Customer segmentation is a crucial step in understanding and targeting distinct customer groups, allowing businesses to tailor their marketing strategies and improve customer satisfaction. By leveraging machine learning techniques, we can uncover patterns in customer behavior that may not be immediately apparent through traditional analysis. In this section, we use clustering to group customers based on their spending habits, recency of activity, and frequency of purchases. These groups provide actionable insights that can help optimize marketing efforts, enhance customer experiences, and increase profitability.
To achieve this, we first preprocess the data to ensure that the features are on a comparable scale, as clustering algorithms are sensitive to differences in magnitude. We focus on three key features:
- Monetary Value: The amount a customer has spent.
- Recency (Last): The number of days since the customer’s last purchase.
- Frequency: The number of purchases a customer has made.
Next we have to determine the optimal number of clusters. The Silhouette Method offers a more insightful evaluation by measuring how well data points fit within their assigned clusters compared to neighboring clusters.
The graph shows that the optimal number of clusters is 2, as it has the highest silhouette score. This means dividing the data into two groups provides the best separation and clarity between clusters. Beyond 2, the scores drop, indicating less distinct grouping.
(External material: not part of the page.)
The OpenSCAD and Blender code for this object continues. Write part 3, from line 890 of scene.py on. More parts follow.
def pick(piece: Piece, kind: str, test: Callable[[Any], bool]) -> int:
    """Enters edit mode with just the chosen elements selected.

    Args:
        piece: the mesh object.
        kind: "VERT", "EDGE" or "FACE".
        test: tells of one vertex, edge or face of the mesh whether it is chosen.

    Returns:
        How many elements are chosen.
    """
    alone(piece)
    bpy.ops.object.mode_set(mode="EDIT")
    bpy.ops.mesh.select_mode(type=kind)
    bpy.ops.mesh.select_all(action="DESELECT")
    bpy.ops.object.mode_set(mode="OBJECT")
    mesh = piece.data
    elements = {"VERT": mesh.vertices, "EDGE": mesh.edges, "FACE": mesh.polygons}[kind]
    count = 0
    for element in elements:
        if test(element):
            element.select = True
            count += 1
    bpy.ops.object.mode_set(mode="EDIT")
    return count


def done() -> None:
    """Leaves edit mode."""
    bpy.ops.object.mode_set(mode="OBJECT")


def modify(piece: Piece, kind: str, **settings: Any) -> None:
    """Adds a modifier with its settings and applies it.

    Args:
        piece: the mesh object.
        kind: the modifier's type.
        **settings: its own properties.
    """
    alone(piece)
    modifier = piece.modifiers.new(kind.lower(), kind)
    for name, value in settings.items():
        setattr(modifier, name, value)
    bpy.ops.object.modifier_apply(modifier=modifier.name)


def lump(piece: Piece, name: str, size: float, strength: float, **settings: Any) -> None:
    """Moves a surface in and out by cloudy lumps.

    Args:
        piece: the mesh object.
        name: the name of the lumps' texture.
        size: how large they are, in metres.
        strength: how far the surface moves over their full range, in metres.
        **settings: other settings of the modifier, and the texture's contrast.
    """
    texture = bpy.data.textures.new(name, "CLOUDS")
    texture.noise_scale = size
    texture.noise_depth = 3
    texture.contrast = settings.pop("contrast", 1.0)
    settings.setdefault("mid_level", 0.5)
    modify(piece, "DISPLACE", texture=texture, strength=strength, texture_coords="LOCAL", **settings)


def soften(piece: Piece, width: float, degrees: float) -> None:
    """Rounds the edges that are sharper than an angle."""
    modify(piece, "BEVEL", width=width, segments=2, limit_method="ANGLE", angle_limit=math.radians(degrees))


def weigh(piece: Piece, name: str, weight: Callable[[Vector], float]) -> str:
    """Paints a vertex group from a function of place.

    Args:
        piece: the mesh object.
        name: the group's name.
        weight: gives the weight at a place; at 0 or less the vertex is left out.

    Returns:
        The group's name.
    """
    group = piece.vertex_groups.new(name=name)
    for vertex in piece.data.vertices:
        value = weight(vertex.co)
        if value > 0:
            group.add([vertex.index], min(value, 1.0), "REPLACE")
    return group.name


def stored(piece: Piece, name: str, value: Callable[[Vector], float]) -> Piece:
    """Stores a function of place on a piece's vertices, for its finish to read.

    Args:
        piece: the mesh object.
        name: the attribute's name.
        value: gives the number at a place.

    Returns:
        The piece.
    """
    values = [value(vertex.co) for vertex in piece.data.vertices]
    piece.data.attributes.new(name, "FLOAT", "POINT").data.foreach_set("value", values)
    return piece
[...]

The table reveals two distinct customer clusters. Cluster 0, comprising 7,263 customers, represents occasional buyers with lower monetary value (173.16) and purchase frequency (1.96). Cluster 1, with 2,737 customers, consists of high-value, frequent buyers who spend significantly more (301.03) and purchase more often (8.87). Despite the difference in spending behavior, both clusters have similar recency, around 12 days. These insights highlight the larger proportion of occasional buyers, emphasizing the need for tailored strategies to engage and retain these two groups effectively.